What a lovely pipe-dream, eh?
This is easy. What do Lincoln Chafee, Olympia Snowe, Jim Jeffords, Arnold Schwarzenegger, and Rudy Giuliani have in common?
That’s your platform.
And, you know what? If you go talk to New York commuters in Connecticut and New Jersey and Long Island, they agree with that kind of moderate Republicanism with it’s pro-choice stance and its concern for the environment and public health. They’d much rather be a part of that party than the party of Jeff Sessions and Louie Gohmert and Rick Santorum.
How about, instead, a third party to the left of the Democrats, like they have in Vermont?
Then, the Snowes and Chafees can join the Democrats when it comes to state and local races, and the Democrats and Progressive Democrats can function as one party for national races.
In California, several candidates made it into the 50-50 general with no party preference (NPP), and in the 33rd District, a NPP candidate came damn close to defeating Rep. Henry Waxman. There were multiple Dem vs. Dem races and a couple of GOP vs. GOP races. I think there was only seat where third party candidates cost a major party a seat, and that was because many more left-leaning candidates ran in the primary than right-leaning candidates, leaving two Republicans as the top vote getters in a left-leaning seat.
New York offers the opportunity to run as a Democrat and as, say, a Working Families Party candidate. They just add up all your votes regardless of what spot on the ballot your vote came from. This makes it possible to win as third party candidate without splitting the left, but you are still the Democratic nominee.
New England doesn’t offer these opportunities. Two leftward candidates against one rightward candidate is just a huge risk, and the third party candidate almost never wins.
I don’t see the profit in messing with a situation where the left is winning every election.
But, for moderate Yankee Republicans, they really have no reason not to go for a new party since the GOP brand is in ruins in New England.
Here’s your House bunch, BooMan 🙂
Patrick Murphy (New Dem/R-FL)
Robert Pittenger (R-NC)
Andy Barr (R-KY)
Kerry Bentivolio (R-MI)
Ami Bera (New Dem-CA)
Susan Brooks (R-IN)
Tony Cárdenas (D-CA)
Kevin Cramer (R-ND)
Rodney Davis (R-IL)
Pete Gallego (Blue Dog-TX)
Joe Garcia (New Dem-FL)
George Holding (R-NC)
David Joyce (R-OH)
Ann Kirkpatrick (D-AZ)
Ann McLane Kuster (D-NH)
Mark Meadows (R-NC)
Grace Meng (D-NY)
Luke Messer (R-IN)
Markwayne Mullin (R-OK)
Scott Peters (New Dem-CA)
Trey Radel (R-FL)
Tom Rice (R-SC)
Keith Rothfus (R-PA)
Kyrsten Sinema (D-AZ)
Chris Stewart (R-UT)
Steve Stockman (R-TX)
Eric Swalwell (D-CA)
Jackie Walorski (R-IN)
Randy Weber (R-TX)
Brad Wenstrup (R-OH)
Roger Williams (R-TX)
Ted Yoho (R-FL)
I notice that Patrick Murphy yanked down the infamous letter from his web site.
Looking retrospectively over the past few decades rather than prospectively, Republicans in the northeast and far west have basically gone the way of the whigs.
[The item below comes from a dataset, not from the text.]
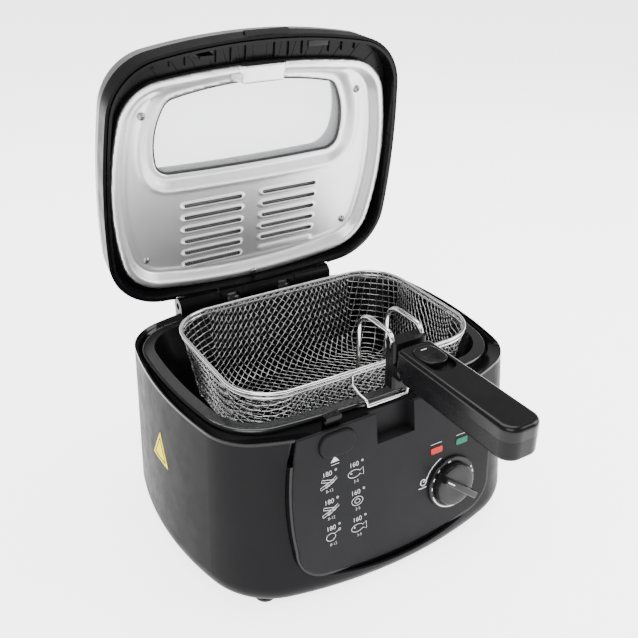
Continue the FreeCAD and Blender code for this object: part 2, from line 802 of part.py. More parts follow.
arm = cylinder(7.5, 72, (-36, 0, 0), X_AXIS).fuse(box(-36, 36, -9.2, 0, -2, 11.8))
arm = arm.cut(cylinder(pin_r + 0.02, 100, (-50, 0, 0), X_AXIS))
for side in (-1, 1):
    x0, x1 = sorted((side * 19.4, side * 30.6))
    arm = arm.cut(box(x0, x1, -5, 10, -10, 6.2))
feature("lid_hinge_arm", solid_of(arm.removeSplitter()), "lid")
feature("hinge_pin", cylinder(pin_r, 142, (-71, 0, 0), X_AXIS), "lid")

springs = []
for side in (-1, 1):
    spring = turned(coil(4.0, 0.55, 8.4, 6), Y_AXIS, 90, (side * 25 - 4.2, 0, 0))
    springs.append(spring)
feature("hinge_springs", Part.makeCompound(springs), "lid")


def hinge_relief():
    """Room for the hinge bracket in the lid's back edge."""
    return box(-74.5, 74.5, -9.3, 10, -10, 12)


def vent_opening(grow=0.0):
    return box(-50 - grow, 50 + grow, -84 - grow, -36 + grow, 30, 60)


def lid_shell():
    tall = dim("lid_tall")
    wall = dim("lid_wall")
    outer = loft(LID.wire(0.4, -0.8), LID.wire(tall, 4))
    outer = outer.makeFillet(24, level_edges(outer, tall))
    inner = loft(LID.wire(0.3, wall - 0.8), LID.wire(tall - wall, 4 + wall))
    inner = inner.makeFillet(22, level_edges(inner, tall - wall))
    shell = outer.cut(inner).cut(WINDOW.prism(20, 80, -6)).cut(hinge_relief()).cut(vent_opening())
    return solid_of(shell)


feature("lid_shell", lid_shell(), "lid")


def lid_frame():
    """The black inner frame: a wall that stands behind the shell's edge, and a ribbed shelf."""
    low = -dim("lid_rim")
    frame = loft(LID.wire(low, 1.9), LID.wire(14, 3.5))
    frame = frame.cut(loft(LID.wire(low - 0.1, 3.9), LID.wire(11.8, 5.5)))
    frame = frame.cut(PLATE.prism(5, 20, 4))
    for x in (-84, -72, -60, -36, -24, -12, 12, 24, 36, 60, 72, 84):
        rib = box(x - 0.4, x + 0.4, -225, -202, 10, 12).common(LID.prism(low, 14, 4.5))
        frame = frame.fuse(rib)
    return solid_of(frame.cut(hinge_relief()).removeSplitter())


feature("lid_frame", lid_frame(), "lid")

seal = PLATE.prism(6.6, 11.6, 0.5).cut(PLATE.prism(5, 20, 3.5)).cut(cylinder(2.0, 10, (0, -14.4, 4)))
feature("lid_seal", solid_of(seal), "lid")

SCREW_SPOTS = [(-93.2, -166.6), (93.2, -166.6), (-94.5, -42.6), (94.5, -42.6)]
LOUVRE_PITCH = 11.1
LOUVRE_FIRST = -30.6


def lid_inner_plate():
    """The pressed aluminium plate: a flange, a step up to the field, louvres and the window."""
    flange = dim("plate_flange_z")
    field = dim("plate_z")
    thick = dim("plate_thick")
    plate = PLATE.prism(flange - 0.5, flange + 0.5)
    plate = plate.fuse(loft(PLATE.wire(flange - 0.5, 6), PLATE.wire(field + thick, 10)))
    plate = plate.cut(loft(PLATE.wire(flange - 0.6, 7), PLATE.wire(field, 11)))
    plate = plate.fuse(WINDOW.prism(field + 0.5, dim("window_seat"), -1.2)).cut(WINDOW.prism(0, 40, 0.5))
    for row in range(6):
        y = LOUVRE_FIRST - row * LOUVRE_PITCH
        for side in (-1, 1):
            x0, x1 = sorted((side * 7.6, side * 63.3))
            plate = plate.cut(box(x0, x1, y - 1.9, y + 1.9, 10, 20))
    for x, y in SCREW_SPOTS:
        plate = plate.cut(cylinder(1.7, 10, (x, y, 10)))
    plate = plate.cut(cylinder(1.7, 10, (0, -14.4, 2)))
    return solid_of(plate)


feature("lid_inner_plate", lid_inner_plate(), "lid")

lid_screws = []
for x, y in SCREW_SPOTS:
    head = cylinder(3.2, 1.4, (x, y, dim("plate_z") - 1.4))
    screw = head.fuse(cylinder(1.6, 7, (x, y, dim("plate_z") - 1)))
    lid_screws.append(screw.removeSplitter())
flange_z = dim("plate_flange_z") - 0.5
flange_head = cylinder(3.2, 1.4, (0, -14.4, flange_z - 1.4))
flange_screw = flange_head.fuse(cylinder(1.6, 5, (0, -14.4, flange_z - 1)))
lid_screws.append(flange_screw.removeSplitter())
feature("lid_plate_screws", Part.makeCompound(lid_screws), "lid")

seat = dim("window_seat")
window_seal = WINDOW.prism(seat + 0.05, seat + 2.0, -3).cut(WINDOW.prism(10, 30, 1.8))
feature("window_gasket", solid_of(window_seal), "lid")
feature("inner_window", WINDOW.prism(seat + 2.1, seat + 4.1, -3), "lid")
feature("outer_window", WINDOW.prism(43.6, 45.8, -5.7), "lid")
feature("filter_screen", box(-68, 68, -92, -26, 16.1, 16.6), "lid")
feature("filter_pad", box(-66, 66, -90, -28, 16.9, 25), "lid")

cover = box(-49.7, 49.7, -83.7, -36.3, 43.6, 46.2)
for row in range(5):
    for side in (-1, 1):
        x0, x1 = sorted((side * 4.0, side * 44.0))
        y = -44 - row * 8
        cover = cover.cut(box(x0, x1, y - 1.6, y + 1.6, 40, 50))
feature("vent_cover", solid_of(cover), "lid")

feature("lid_grip", box(-18, 18, -225.6, -222.7, 1.5, 5.5), "lid")

striker = box(-54, -43, -212.0, -210.8, -1, 11.5).fuse(box(-54, -43, -212.0, -209.6, -1, 1.4))
feature("latch_striker", solid_of(striker.removeSplitter()), "lid")

# ---------------------------------------------------------------- basket

rim_z = dim("basket_rim_z")
deep = dim("basket_deep")


def basket_mesh():
    """The basket's wire cloth as one thin shell of the same shape."""
    taper = dim("basket_taper")
    thick = dim("mesh_thick")
    top = rim_z - 1.6
    floor = rim_z - deep
    outer = loft(BASKET.wire(floor, taper), BASKET.wire(top, 0.3))
    outer = outer.makeFillet(dim("basket_floor_round"), level_edges(outer, floor))
    inner = loft(BASKET.wire(floor + thick, taper + thick), BASKET.wire(top + 1, thick + 0.2))
    inner = inner.makeFillet(dim("basket_floor_round") - thick, level_edges(inner, floor + thick))
    return solid_of(outer.cut(inner))


feature("basket_mesh", basket_mesh())

rim_path = BASKET.wire(rim_z)
rim_start = rim_path.OrderedEdges[0]
rim_heading = rim_start.tangentAt(rim_start.FirstParameter)
rim_point = rim_start.valueAt(rim_start.FirstParameter)
rim_ring = Part.Wire(Part.makeCircle(dim("rim_wire_r"), rim_point, rim_heading))
feature("basket_rim", rim_path.makePipeShell([rim_ring], True, False))

hook_run = [(-19, -70.4, 155.2), (-19, -70.4, 147.5), (-18.6, -79, 144.4), (-17.6, -86.6, 143.2),
            (-17.3, -86.8, 138.4), (17.3, -86.8, 138.4), (17.6, -86.6, 143.2), (18.6, -79, 144.4),
            (19, -70.4, 147.5), (19, -70.4, 155.2)]
feature("basket_hook", pipe(hook_run, dim("hook_wire_r"), 1.6))

loops = []
for side in (-1, 1):
    x = side * dim("loop_half")
    run = [(x, -66.2, 155.6), (x, -66.2, 202.2), (x, -104.6, 202.2), (x, -104.6, 192.5)]
    loops.append(pipe(run, dim("loop_wire_r"), (0, 9.5, 5, 0)))
feature("handle_wires", Part.makeCompound(loops))

pivot_y = -dim("pivot_y")
pivot_z = dim("pivot_z")
pivot_r = dim("pivot_r")
ear_r = 4.5


def handle_bracket():
    half = dim("bracket_half")
    front = -dim("bracket_front")
    block = box(-half, half, front, -dim("bracket_back"), dim("bracket_bottom"), dim("bracket_top"))
    block = block.makeFillet(2.5, [e for e in block.Edges if upright(e)])
    for side in (-1, 1):
        x0, x1 = sorted((side * 9.0, side * half))
        block = block.fuse(cylinder(ear_r, x1 - x0, (x0, pivot_y, pivot_z), X_AXIS))
        block = block.fuse(box(x0, x1, pivot_y, front + 4, pivot_z - ear_r, pivot_z + ear_r))
        block = block.cut(cylinder(dim("loop_wire_r") + 0.04, 9, (side * dim("loop_half"), -104.6, 190)))
    block = block.cut(cylinder(pivot_r + 0.02, 60, (-30, pivot_y, pivot_z), X_AXIS))
    return solid_of(block.removeSplitter())


feature("handle_bracket", handle_bracket())
feature("handle_pivot_pin", cylinder(pivot_r, 2 * dim("bracket_half") - 1,
                                     (0.5 - dim("bracket_half"), pivot_y, pivot_z), X_AXIS))

# ---------------------------------------------------------------- handle on the basket


def handle_block(low, high):
    """The handle's outer form between two heights: a bar with a round end and round edges."""
    half = dim("handle_half")
    start = -dim("handle_start")
    end = -dim("handle_end")
    bottom = dim("handle_bottom")
    top = dim("handle_top")
    block = box(-half, half, end, start, bottom, top)
    block = block.makeFillet(9.5, [e for e in block.Edges if upright(e) and e.BoundBox.YMax < end + 1])
    block = block.makeFillet(4.0, [e for e in block.Edges if upright(e) and e.BoundBox.YMax > start - 1])
    block = block.makeFillet(3.2, level_edges(block, top))
    block = block.makeFillet(2.5, level_edges(block, bottom))
    return block.common(box(-half - 1, half + 1, end - 1, start + 1, low, high))


def pivot_relief():
    """Room for the bracket's two ears and for the handle's swing down about the pin."""
    reach = pivot_y - ear_r - 0.5
    relief = box(-30, 30, pivot_y, -100, 160, pivot_z + ear_r + 0.5)
    for side in (-1, 1):
        x0, x1 = sorted((side * 8.7, side * 20))
        relief = relief.fuse(box(x0, x1, reach, -100, 160, pivot_z + ear_r + 0.5))
    return relief


HANDLE_SCREWS_Y = (-165.0, -198.0)


def handle_lower():
    seam = dim("handle_seam")
    bottom = dim("handle_bottom")
    shell = handle_block(bottom, seam)
    shell = shell.cut(box(-10.5, 10.5, -205, -124, bottom + 3, seam + 1))
    shell = shell.cut(pivot_relief())
    tongue = box(-8.7, 8.7, pivot_y - 8, pivot_y, pivot_z - ear_r, pivot_z + ear_r)
    shell = shell.fuse(cylinder(ear_r, 17.4, (-8.7, pivot_y, pivot_z), X_AXIS).fuse(tongue))
    shell = shell.cut(cylinder(pivot_r + dim("running_fit"), 60, (-30, pivot_y, pivot_z), X_AXIS))
    for y in HANDLE_SCREWS_Y:
        shell = shell.cut(cylinder(1.5, 10, (0, y, bottom - 1)))
        shell = shell.cut(cylinder(2.8, 2.5, (0, y, bottom - 1)))
    return solid_of(shell.removeSplitter())


feature("handle_lower_shell", handle_lower())

SLIDE_FRONT = -118.0
SLIDE_BACK = -140.0
SLIDE_TRAVEL = 8.0


def handle_upper():
    seam = dim("handle_seam")
    top = dim("handle_top")
    shell = handle_block(seam + 0.1, top + 1)
    shell = shell.cut(box(-10.5, 10.5, -205, -150, seam - 1, top - 2.2))
    trough = box(-9.2, 9.2, SLIDE_BACK - SLIDE_TRAVEL - 0.6, SLIDE_FRONT + 0.4, top - 3.2, top + 5)
    trough = trough.makeFillet(8, [e for e in trough.Edges if upright(e)])
    return solid_of(shell.cut(trough))


feature("handle_upper_shell", handle_upper())

slider = new_body("handle_slide_button", y=f"{(SLIDE_FRONT + SLIDE_BACK) / 2}", z="dims.handle_top - 3.0")
slider_face = sketch_on(slider, "slider_face")
draw_rectangle(slider_face, "17.6", f"{SLIDE_FRONT - SLIDE_BACK}")
slider_sides = round_edges(slider, pad(slider, slider_face, "4.2"), "7.6", upright)
round_edges(slider, slider_sides, "0.8", at_height(4.2))

handle_screws = []
for y in HANDLE_SCREWS_Y:
    low = dim("handle_bottom")
    head = cylinder(2.6, 1.2, (0, y, low + 0.2)).fuse(cylinder(1.4, 8, (0, y, low + 1.2)))
    handle_screws.append(head.removeSplitter())
feature("handle_screws", Part.makeCompound(handle_screws))

# ---------------------------------------------------------------- checks and files

doc.recompute()
failed = [o.Name for o in doc.Objects if {"Invalid", "Error"} & set(o.State)]
if failed:
    raise RuntimeError(f"objects failed: {failed}")
os.makedirs("parts", exist_ok=True)
for obj in nodes:
    shape = obj.Shape
    if shape.isNull() or not shape.isValid():
        raise RuntimeError(f"{obj.Label} has no valid shape")
    shape.exportStep(f"parts/{obj.Label}.step")
whole = Part.makeCompound([obj.Shape for obj in nodes]).BoundBox
print(f"{len(nodes)} nodes, X {whole.XMin:.2f}..{whole.XMax:.2f}, "
      f"Y {whole.YMin:.2f}..{whole.YMax:.2f}, Z {whole.ZMin:.2f}..{whole.ZMax:.2f}")
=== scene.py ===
"""Looks for the deep fryer: woven basket, pressed lid plate, knob, printed panel, finishes, camera."""

import json
import math

import bmesh
import bpy
import numpy as np
from mathutils import Matrix, Vector
from mathutils.bvhtree import BVHTree

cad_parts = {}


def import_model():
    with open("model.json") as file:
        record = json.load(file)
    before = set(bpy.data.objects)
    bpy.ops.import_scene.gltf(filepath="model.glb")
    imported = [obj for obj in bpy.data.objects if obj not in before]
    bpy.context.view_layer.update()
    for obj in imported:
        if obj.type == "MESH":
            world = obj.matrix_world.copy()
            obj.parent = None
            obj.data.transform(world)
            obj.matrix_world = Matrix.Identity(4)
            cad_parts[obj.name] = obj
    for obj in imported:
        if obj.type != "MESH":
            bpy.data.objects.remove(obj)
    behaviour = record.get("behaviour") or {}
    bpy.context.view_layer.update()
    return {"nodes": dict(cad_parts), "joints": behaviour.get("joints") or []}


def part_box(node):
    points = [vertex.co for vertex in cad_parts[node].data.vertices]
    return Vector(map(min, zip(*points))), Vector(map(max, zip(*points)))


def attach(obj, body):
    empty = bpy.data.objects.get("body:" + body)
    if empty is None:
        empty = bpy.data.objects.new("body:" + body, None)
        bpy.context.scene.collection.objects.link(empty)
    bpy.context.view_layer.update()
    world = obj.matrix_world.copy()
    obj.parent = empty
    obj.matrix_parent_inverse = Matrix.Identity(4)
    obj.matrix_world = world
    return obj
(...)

They’re disappearing.
I’d argue the reason that’s happened is that what used to be called moderate Republicans stopped acting/voting like moderates.
If the likes of Chaffee, Collins, Jeffords, Snowe, Specter, Voinovich, etc. had split with the dominant wing of their party and, for example, refused to filibuster anything but a handful of bills each session, they might have created a platform (and group of leaders) around which a new party or a revived moderate wing of the Republican party could could have coalesced.
Instead, they either stuck to the party line or abandoned the fight.